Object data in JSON
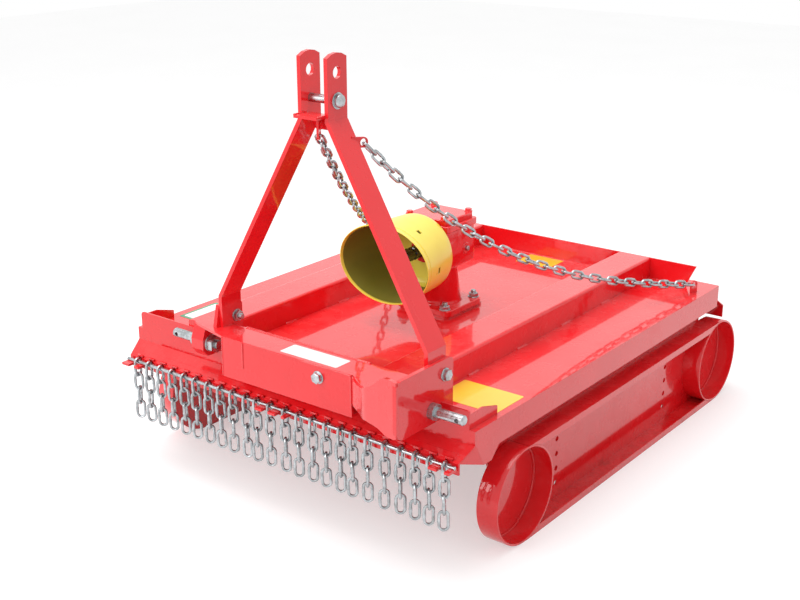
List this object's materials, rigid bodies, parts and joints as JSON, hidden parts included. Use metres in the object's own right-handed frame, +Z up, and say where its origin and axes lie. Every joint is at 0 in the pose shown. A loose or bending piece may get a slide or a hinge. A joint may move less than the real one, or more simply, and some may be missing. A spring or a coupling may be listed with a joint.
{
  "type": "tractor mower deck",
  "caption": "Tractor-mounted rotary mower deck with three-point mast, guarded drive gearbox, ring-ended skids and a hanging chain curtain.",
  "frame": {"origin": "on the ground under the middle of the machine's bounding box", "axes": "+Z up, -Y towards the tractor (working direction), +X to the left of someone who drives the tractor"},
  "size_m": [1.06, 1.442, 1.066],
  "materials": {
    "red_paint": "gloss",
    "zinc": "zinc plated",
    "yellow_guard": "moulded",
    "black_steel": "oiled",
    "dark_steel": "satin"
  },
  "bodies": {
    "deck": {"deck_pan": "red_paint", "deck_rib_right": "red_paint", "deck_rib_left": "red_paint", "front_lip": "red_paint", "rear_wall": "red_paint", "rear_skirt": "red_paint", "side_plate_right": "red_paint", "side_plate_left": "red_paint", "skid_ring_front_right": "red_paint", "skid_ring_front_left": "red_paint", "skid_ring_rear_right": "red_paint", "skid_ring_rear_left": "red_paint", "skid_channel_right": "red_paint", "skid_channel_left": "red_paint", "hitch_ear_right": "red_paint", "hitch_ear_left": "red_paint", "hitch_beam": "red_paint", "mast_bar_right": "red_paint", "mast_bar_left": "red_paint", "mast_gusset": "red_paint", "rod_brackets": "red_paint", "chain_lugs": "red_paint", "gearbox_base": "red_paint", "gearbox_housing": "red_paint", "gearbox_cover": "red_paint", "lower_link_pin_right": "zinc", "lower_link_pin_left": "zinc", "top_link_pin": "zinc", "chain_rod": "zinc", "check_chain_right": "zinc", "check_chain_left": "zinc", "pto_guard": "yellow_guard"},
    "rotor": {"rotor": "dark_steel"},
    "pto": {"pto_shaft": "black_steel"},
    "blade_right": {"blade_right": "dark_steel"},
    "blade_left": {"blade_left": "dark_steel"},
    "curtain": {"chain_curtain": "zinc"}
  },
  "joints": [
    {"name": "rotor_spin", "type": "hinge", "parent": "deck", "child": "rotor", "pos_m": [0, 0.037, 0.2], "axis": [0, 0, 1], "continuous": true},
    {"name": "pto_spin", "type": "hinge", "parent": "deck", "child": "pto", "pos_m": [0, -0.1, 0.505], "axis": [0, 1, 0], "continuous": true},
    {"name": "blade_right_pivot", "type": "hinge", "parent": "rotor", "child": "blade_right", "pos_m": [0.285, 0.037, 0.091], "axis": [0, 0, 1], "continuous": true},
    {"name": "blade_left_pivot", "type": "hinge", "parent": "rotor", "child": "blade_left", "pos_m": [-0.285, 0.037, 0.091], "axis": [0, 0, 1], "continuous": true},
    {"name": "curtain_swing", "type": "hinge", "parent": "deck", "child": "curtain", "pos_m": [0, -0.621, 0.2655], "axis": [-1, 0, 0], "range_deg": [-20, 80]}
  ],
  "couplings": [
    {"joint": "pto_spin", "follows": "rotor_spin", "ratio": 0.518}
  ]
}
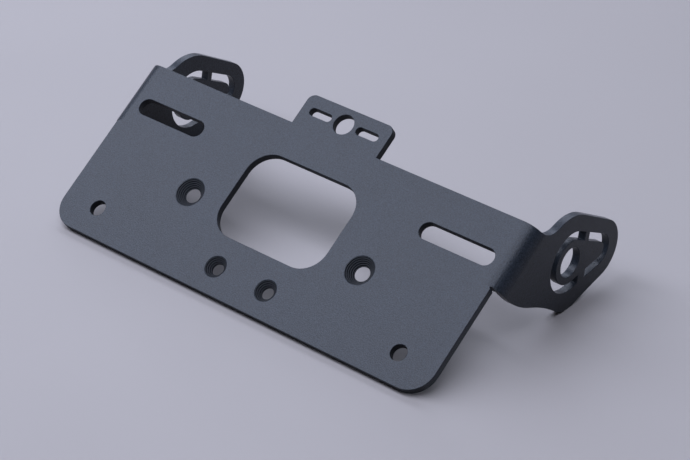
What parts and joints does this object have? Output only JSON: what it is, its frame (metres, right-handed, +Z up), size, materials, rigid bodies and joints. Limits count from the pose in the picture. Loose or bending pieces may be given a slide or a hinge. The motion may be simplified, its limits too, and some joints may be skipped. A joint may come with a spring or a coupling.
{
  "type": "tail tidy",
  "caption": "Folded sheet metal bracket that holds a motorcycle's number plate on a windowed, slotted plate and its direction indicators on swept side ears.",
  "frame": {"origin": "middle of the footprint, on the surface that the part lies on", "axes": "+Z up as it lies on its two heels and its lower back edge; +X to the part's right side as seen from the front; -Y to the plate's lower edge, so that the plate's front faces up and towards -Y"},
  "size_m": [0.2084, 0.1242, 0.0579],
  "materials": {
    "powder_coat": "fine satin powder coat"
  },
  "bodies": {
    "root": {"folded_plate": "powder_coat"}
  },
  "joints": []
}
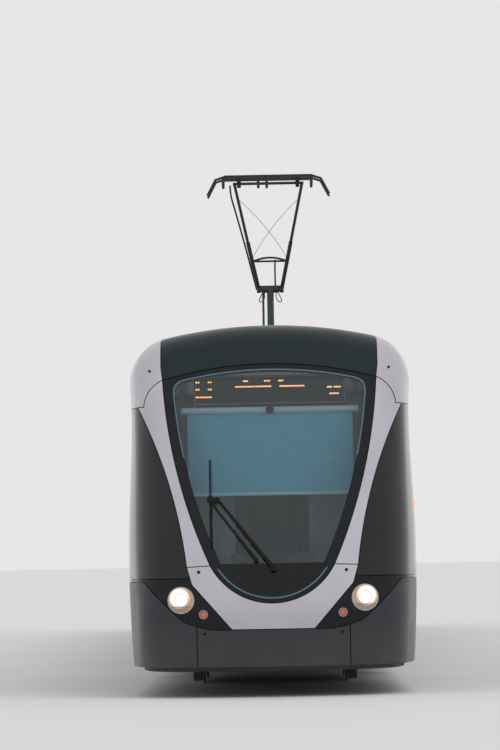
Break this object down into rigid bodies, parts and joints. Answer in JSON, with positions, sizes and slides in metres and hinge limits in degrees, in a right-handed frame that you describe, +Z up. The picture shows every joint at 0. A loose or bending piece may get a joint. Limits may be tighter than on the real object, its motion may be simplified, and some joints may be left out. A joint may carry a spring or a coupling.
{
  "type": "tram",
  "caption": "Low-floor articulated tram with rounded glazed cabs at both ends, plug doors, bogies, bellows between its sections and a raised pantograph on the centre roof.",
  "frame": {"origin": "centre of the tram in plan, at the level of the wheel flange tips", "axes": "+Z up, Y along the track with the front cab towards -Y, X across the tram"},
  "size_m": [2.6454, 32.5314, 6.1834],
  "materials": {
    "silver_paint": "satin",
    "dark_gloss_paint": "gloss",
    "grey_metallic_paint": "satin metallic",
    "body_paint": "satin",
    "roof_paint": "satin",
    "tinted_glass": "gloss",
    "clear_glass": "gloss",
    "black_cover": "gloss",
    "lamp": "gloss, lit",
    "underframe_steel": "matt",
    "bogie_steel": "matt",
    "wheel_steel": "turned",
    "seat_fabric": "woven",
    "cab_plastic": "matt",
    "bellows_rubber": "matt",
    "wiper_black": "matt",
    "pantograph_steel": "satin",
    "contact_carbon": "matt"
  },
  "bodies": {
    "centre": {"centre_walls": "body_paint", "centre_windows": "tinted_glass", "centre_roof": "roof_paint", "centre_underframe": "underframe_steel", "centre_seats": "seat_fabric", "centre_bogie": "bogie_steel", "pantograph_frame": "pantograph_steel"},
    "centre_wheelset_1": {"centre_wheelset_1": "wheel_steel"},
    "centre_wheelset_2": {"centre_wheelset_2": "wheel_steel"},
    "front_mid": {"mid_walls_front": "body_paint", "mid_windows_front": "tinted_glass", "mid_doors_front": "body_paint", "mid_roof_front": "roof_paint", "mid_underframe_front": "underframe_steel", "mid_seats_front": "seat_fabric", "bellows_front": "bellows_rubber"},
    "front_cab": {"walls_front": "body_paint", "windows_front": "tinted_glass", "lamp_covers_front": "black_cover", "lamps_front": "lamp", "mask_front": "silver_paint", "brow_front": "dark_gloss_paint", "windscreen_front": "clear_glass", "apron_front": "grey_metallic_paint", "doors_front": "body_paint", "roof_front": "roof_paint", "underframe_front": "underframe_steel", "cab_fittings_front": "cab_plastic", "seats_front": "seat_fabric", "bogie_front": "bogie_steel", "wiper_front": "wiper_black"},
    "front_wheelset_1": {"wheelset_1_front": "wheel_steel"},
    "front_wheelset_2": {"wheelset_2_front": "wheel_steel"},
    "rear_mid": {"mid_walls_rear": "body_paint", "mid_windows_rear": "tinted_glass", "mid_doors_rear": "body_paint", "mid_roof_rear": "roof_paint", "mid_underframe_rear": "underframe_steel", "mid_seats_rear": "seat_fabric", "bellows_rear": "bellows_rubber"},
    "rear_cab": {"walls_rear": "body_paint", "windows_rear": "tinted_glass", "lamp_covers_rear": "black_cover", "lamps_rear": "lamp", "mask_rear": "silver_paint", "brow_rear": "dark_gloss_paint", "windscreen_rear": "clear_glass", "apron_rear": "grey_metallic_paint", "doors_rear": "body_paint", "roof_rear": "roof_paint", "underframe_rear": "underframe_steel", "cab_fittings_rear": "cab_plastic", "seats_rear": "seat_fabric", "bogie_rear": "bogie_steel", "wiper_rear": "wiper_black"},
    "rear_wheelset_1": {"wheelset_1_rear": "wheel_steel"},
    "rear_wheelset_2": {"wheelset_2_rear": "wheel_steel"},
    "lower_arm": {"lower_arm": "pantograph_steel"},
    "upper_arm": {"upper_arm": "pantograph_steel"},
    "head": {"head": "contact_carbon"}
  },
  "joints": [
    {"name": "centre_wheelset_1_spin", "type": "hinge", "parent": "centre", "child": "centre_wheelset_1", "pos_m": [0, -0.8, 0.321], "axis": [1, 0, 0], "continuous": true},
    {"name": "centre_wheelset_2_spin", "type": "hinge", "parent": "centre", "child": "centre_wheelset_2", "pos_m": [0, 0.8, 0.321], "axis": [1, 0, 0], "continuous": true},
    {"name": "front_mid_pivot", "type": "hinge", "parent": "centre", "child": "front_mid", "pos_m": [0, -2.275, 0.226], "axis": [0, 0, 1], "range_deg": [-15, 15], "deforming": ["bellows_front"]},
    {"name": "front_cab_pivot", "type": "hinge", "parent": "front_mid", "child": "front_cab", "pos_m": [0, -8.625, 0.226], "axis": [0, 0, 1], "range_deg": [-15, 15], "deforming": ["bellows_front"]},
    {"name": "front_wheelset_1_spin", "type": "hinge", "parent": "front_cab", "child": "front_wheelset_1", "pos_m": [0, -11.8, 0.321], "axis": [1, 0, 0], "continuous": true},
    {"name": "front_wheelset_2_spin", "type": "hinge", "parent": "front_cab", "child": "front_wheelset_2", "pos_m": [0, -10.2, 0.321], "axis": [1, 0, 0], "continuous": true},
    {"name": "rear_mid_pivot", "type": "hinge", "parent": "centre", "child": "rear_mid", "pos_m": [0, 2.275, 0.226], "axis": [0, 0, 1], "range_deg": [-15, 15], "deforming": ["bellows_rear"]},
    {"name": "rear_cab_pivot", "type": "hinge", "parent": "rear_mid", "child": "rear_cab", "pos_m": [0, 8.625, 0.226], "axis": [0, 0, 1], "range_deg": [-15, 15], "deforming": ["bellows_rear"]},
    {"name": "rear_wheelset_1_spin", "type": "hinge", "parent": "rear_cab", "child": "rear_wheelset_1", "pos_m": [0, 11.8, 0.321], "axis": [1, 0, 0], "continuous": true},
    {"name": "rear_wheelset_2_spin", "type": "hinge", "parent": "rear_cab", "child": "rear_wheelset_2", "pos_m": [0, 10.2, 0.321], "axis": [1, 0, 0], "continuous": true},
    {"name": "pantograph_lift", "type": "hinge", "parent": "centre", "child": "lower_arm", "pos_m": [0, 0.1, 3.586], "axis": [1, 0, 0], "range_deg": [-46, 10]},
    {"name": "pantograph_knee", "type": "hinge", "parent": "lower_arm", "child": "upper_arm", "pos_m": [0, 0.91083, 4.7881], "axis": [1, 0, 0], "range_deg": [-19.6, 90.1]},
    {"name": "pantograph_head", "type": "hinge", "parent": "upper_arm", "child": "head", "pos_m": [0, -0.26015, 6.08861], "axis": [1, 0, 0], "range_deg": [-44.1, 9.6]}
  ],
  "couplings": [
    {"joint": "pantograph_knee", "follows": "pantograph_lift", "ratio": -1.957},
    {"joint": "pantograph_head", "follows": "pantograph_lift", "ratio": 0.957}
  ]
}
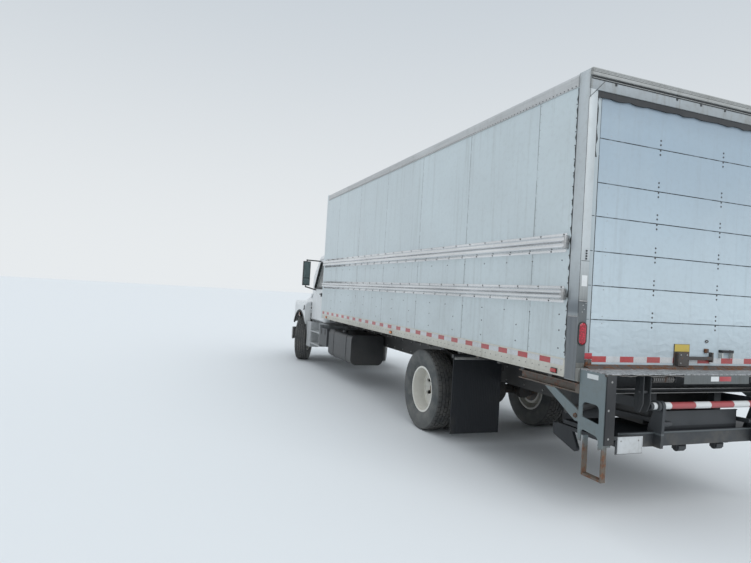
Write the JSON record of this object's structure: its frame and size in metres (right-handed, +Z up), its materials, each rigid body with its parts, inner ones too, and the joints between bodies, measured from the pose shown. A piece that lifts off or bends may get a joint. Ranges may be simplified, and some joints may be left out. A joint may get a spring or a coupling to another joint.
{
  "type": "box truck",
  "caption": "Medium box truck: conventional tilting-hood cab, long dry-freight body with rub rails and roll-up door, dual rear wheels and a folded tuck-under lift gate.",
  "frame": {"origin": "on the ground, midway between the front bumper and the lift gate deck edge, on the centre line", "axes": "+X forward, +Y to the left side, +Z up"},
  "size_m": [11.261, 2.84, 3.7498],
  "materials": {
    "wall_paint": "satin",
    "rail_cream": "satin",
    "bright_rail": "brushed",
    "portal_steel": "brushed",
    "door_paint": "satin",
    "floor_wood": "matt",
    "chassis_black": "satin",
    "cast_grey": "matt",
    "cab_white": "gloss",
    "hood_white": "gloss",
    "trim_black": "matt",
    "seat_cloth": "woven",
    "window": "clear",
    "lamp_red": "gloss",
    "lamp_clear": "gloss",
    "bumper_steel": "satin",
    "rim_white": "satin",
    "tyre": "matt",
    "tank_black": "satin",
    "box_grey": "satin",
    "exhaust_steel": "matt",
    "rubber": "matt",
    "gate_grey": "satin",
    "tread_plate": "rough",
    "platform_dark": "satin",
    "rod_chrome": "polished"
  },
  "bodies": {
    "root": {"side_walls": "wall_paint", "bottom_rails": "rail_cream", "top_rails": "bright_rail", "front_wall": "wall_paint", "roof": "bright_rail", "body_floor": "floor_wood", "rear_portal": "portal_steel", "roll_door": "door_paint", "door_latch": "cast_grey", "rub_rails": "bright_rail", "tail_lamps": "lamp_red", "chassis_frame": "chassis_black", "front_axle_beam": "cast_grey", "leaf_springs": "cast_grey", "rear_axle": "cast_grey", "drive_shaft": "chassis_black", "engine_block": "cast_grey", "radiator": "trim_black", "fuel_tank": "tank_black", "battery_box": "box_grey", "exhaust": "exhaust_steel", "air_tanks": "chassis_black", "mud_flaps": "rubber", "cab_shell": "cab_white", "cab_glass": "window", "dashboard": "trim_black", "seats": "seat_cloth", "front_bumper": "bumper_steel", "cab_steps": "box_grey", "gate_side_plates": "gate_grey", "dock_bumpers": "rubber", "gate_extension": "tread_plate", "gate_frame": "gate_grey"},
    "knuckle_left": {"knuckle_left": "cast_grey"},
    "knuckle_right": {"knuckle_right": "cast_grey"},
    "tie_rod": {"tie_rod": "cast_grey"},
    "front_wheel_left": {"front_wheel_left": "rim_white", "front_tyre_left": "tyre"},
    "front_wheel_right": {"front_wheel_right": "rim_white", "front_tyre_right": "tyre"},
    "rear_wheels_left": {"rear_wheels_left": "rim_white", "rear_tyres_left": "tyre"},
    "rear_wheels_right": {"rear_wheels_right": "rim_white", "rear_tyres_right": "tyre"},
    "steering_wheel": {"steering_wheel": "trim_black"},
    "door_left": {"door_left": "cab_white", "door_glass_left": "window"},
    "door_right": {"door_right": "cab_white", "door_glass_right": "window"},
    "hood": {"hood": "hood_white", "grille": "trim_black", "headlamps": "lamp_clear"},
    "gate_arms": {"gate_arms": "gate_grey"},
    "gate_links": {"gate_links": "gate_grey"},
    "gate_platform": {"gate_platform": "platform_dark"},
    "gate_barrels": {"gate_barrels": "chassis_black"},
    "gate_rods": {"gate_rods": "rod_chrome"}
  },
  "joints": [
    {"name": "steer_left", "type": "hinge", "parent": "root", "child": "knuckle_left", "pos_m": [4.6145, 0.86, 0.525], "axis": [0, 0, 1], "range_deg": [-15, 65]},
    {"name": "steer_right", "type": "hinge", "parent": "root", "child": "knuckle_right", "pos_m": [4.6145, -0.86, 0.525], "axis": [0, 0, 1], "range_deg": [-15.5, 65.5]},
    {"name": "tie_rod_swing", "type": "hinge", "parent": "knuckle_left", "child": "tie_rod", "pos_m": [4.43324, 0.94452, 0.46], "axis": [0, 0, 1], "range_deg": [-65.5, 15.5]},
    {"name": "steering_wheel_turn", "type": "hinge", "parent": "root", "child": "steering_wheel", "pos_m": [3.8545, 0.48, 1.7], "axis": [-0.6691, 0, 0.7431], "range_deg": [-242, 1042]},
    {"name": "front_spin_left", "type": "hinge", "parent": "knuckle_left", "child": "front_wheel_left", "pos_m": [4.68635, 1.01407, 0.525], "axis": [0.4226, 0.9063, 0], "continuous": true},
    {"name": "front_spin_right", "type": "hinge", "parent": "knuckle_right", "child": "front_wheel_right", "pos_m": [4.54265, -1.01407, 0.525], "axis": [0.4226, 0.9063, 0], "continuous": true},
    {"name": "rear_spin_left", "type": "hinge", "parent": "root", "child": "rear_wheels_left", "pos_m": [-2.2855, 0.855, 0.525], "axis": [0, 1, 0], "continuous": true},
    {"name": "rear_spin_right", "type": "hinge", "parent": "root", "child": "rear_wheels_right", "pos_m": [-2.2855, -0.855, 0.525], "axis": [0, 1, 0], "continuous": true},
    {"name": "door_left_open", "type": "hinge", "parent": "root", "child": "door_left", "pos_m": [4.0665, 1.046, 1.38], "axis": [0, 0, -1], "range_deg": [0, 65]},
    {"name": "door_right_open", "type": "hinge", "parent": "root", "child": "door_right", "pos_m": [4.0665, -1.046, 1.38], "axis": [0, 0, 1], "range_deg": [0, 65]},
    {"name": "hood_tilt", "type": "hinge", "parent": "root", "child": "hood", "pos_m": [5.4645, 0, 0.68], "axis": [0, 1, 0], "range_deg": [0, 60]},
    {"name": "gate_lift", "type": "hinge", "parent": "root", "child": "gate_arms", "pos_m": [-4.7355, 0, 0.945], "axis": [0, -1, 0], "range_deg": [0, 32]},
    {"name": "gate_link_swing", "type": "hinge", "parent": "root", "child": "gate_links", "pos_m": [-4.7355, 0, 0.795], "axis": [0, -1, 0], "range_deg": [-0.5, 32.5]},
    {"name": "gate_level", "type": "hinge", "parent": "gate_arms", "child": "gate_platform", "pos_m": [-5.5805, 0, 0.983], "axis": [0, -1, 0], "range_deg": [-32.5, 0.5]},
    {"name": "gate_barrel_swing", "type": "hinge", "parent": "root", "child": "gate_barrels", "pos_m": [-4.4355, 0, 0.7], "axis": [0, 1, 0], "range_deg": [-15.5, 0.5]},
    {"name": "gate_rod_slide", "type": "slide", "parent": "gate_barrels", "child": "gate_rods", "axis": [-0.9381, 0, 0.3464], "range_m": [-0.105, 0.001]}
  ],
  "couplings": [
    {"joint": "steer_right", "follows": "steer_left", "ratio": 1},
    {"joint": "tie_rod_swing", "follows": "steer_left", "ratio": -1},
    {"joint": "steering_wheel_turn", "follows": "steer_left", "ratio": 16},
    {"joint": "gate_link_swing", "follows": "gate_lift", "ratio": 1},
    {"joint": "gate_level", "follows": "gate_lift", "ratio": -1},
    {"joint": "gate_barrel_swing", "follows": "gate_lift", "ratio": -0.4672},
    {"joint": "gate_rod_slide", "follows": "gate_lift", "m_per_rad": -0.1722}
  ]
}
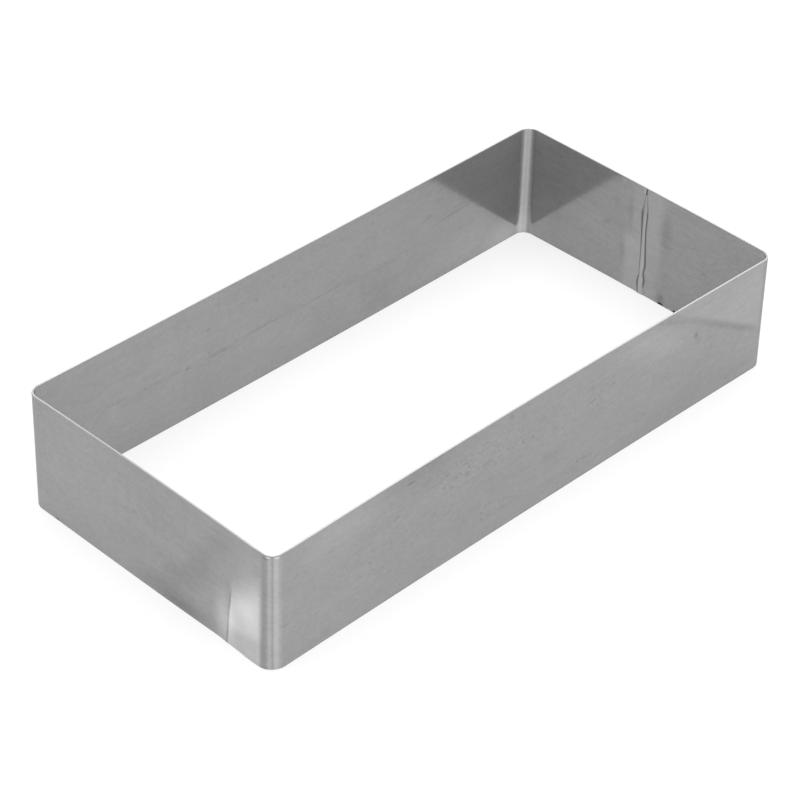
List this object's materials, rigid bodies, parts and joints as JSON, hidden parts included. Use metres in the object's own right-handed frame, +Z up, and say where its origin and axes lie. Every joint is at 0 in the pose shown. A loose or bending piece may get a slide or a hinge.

WHAT IS BEING ASKED:
All lines of the data above that include the word "between" must be shown.

CORRECT OUTPUT:
  "caption": "Low-floor articulated tram with rounded glazed cabs at both ends, plug doors, bogies, bellows between its sections and a raised pantograph on the centre roof.",
Write the JSON record of this object's structure: its frame and size in metres (right-handed, +Z up), its materials, each rigid body with its parts, inner ones too, and the joints between bodies, measured from the pose shown. A piece that lifts off or bends may get a joint. Ranges may be simplified, and some joints may be left out. A joint may get a spring or a coupling to another joint.
  "frame": {"origin": "on the ground, midway between the front bumper and the lift gate deck edge, on the centre line", "axes": "+X forward, +Y to the left side, +Z up"},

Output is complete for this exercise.